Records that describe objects
★ ★ ★ ★

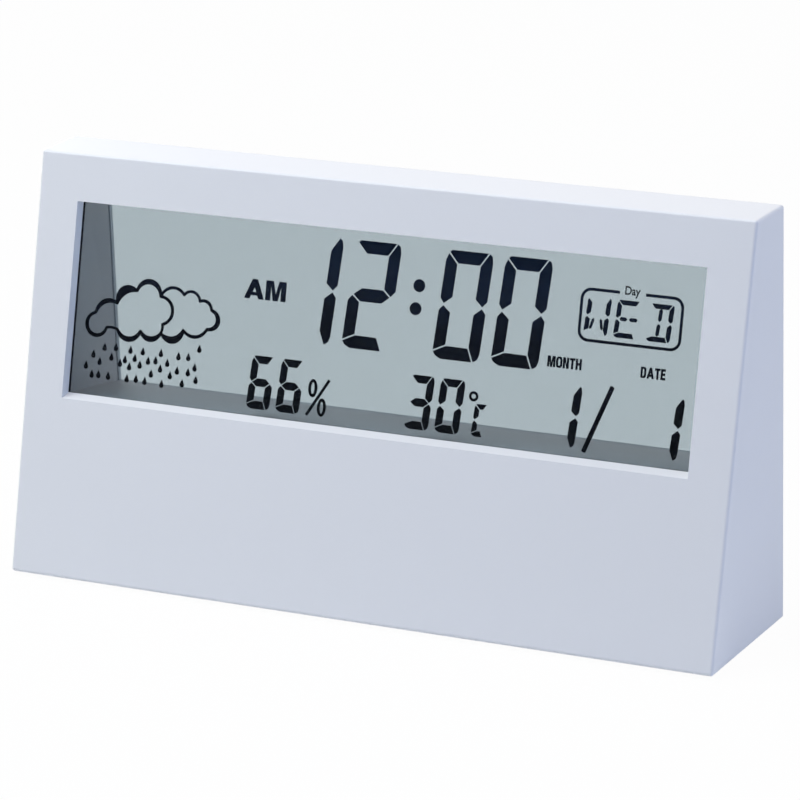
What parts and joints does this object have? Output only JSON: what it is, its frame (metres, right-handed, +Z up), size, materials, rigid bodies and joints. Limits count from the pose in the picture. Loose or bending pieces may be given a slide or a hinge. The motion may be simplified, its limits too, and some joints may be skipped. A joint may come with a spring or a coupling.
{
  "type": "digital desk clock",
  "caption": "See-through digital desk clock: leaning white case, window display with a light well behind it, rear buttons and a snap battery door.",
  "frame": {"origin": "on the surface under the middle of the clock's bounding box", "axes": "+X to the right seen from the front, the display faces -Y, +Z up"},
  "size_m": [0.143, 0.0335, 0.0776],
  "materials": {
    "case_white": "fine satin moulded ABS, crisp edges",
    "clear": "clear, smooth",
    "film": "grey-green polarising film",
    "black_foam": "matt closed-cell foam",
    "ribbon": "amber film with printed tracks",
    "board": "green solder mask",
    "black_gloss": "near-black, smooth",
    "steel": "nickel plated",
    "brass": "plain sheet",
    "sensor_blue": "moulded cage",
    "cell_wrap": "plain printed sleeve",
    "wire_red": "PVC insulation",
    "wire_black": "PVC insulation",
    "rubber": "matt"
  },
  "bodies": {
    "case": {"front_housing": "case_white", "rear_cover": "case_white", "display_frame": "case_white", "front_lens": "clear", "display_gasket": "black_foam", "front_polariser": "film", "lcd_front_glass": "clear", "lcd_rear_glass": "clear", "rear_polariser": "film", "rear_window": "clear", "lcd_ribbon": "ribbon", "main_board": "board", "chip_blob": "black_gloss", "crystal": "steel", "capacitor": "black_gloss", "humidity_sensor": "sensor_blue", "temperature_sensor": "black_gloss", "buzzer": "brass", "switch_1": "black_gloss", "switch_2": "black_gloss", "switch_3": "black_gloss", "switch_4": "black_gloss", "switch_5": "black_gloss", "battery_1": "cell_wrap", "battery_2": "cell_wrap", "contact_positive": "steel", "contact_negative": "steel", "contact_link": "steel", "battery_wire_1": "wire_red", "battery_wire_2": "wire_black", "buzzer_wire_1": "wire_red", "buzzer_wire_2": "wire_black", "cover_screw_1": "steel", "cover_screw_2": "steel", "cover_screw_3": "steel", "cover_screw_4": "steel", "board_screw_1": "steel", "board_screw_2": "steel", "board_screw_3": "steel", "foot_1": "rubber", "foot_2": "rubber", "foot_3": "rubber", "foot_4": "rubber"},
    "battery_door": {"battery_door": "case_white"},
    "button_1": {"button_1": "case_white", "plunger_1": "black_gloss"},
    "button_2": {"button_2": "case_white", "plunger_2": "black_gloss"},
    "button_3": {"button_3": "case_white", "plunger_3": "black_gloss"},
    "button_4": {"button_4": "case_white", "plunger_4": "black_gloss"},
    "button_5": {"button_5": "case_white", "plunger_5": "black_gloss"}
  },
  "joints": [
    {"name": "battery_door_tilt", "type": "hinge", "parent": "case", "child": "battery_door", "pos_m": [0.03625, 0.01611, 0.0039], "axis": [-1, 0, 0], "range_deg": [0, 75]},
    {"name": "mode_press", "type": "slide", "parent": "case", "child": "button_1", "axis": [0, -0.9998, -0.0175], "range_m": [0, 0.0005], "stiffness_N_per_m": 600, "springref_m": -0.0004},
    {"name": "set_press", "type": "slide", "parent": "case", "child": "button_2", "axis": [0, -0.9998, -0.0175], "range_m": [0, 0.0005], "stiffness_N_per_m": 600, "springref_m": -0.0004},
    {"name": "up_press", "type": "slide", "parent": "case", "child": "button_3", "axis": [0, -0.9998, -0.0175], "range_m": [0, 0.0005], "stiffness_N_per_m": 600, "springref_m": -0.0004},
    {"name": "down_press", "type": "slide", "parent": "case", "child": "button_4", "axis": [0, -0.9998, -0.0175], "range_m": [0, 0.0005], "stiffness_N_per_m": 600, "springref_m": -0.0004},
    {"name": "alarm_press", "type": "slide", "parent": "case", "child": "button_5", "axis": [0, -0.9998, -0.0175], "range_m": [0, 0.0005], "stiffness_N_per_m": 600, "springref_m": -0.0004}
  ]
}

★ ★ ★ ★

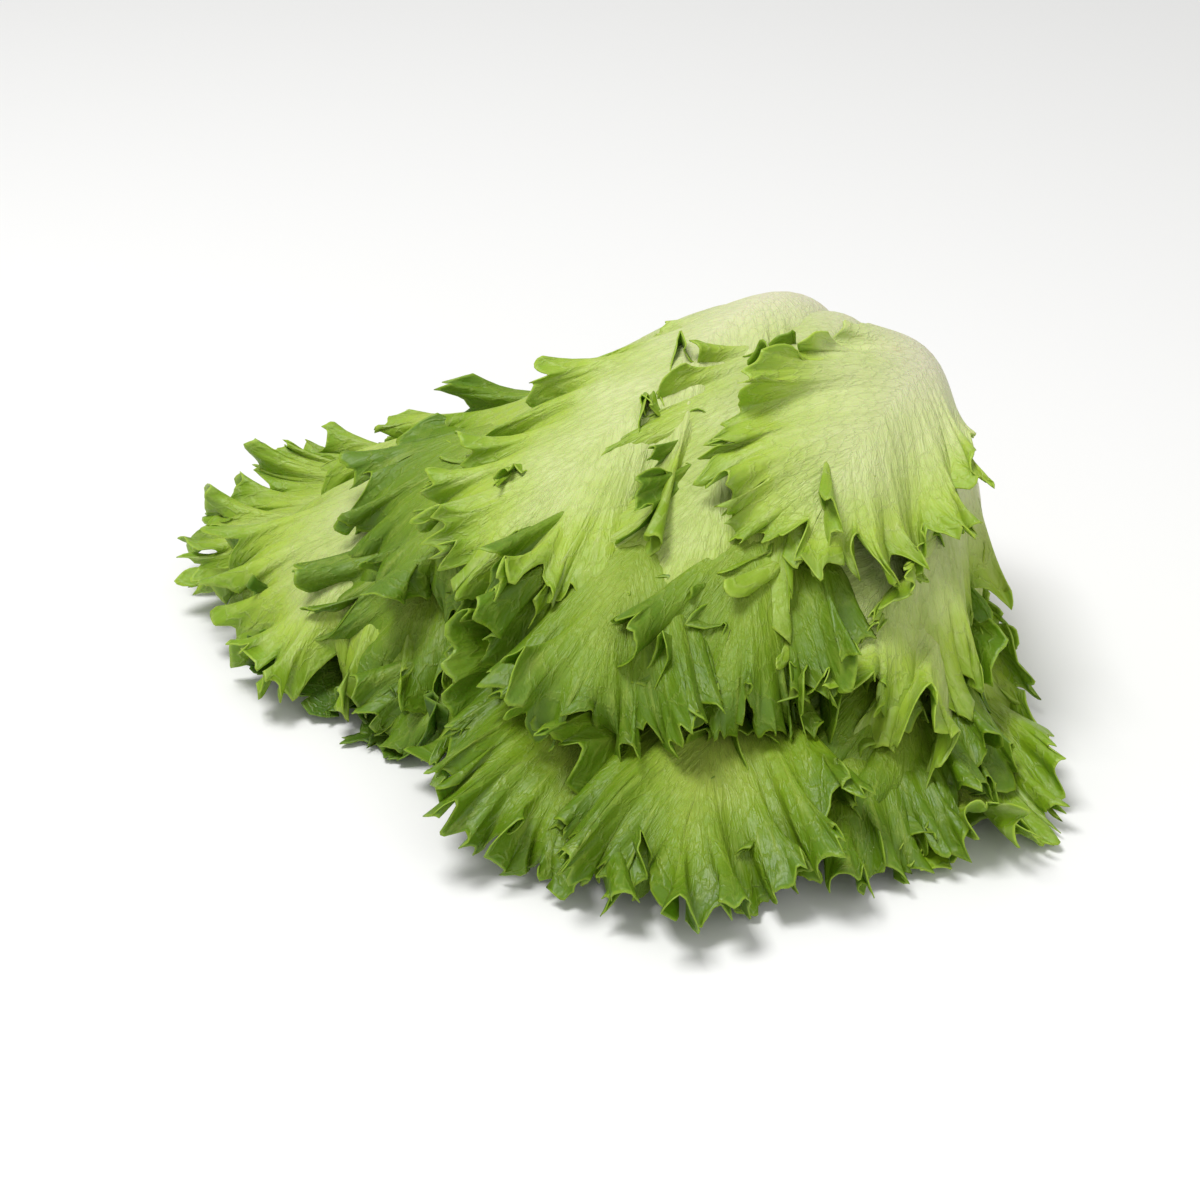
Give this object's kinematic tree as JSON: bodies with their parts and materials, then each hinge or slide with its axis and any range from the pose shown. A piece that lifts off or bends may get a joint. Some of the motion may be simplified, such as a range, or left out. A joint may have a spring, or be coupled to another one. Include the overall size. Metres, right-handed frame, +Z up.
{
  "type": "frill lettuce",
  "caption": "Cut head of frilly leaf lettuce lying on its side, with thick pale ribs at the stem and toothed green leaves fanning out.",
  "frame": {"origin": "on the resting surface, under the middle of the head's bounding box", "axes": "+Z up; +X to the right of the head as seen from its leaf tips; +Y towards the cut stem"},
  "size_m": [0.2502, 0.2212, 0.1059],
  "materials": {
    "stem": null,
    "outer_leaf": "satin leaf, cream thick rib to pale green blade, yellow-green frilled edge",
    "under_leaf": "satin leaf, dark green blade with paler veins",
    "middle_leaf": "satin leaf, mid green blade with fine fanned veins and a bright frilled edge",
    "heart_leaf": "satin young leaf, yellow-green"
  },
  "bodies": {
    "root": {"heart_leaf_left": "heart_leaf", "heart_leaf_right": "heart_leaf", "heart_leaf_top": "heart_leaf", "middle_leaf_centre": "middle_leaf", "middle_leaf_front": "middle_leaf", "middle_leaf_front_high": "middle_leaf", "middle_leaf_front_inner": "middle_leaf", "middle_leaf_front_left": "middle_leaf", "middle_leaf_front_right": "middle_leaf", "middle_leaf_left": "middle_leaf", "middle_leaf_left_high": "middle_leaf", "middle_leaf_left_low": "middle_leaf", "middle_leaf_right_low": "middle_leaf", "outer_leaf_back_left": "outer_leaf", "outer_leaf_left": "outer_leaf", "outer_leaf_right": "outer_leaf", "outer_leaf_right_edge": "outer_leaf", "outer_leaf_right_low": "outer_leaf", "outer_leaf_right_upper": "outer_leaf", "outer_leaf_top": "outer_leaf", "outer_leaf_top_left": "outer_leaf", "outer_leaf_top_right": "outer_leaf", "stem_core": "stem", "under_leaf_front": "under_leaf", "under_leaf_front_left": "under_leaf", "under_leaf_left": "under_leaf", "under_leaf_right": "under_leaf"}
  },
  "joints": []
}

★ ★ ★ ★

Each line in the entries above that includes the string "from" should be extracted.

What parts and joints does this object have? Output only JSON: what it is, its frame (metres, right-handed, +Z up), size, materials, rigid bodies and joints. Limits count from the pose in the picture. Loose or bending pieces may be given a slide or a hinge. The motion may be simplified, its limits too, and some joints may be skipped. A joint may come with a spring or a coupling.
  "frame": {"origin": "on the surface under the middle of the clock's bounding box", "axes": "+X to the right seen from the front, the display faces -Y, +Z up"},
Give this object's kinematic tree as JSON: bodies with their parts and materials, then each hinge or slide with its axis and any range from the pose shown. A piece that lifts off or bends may get a joint. Some of the motion may be simplified, such as a range, or left out. A joint may have a spring, or be coupled to another one. Include the overall size. Metres, right-handed frame, +Z up.
  "frame": {"origin": "on the resting surface, under the middle of the head's bounding box", "axes": "+Z up; +X to the right of the head as seen from its leaf tips; +Y towards the cut stem"},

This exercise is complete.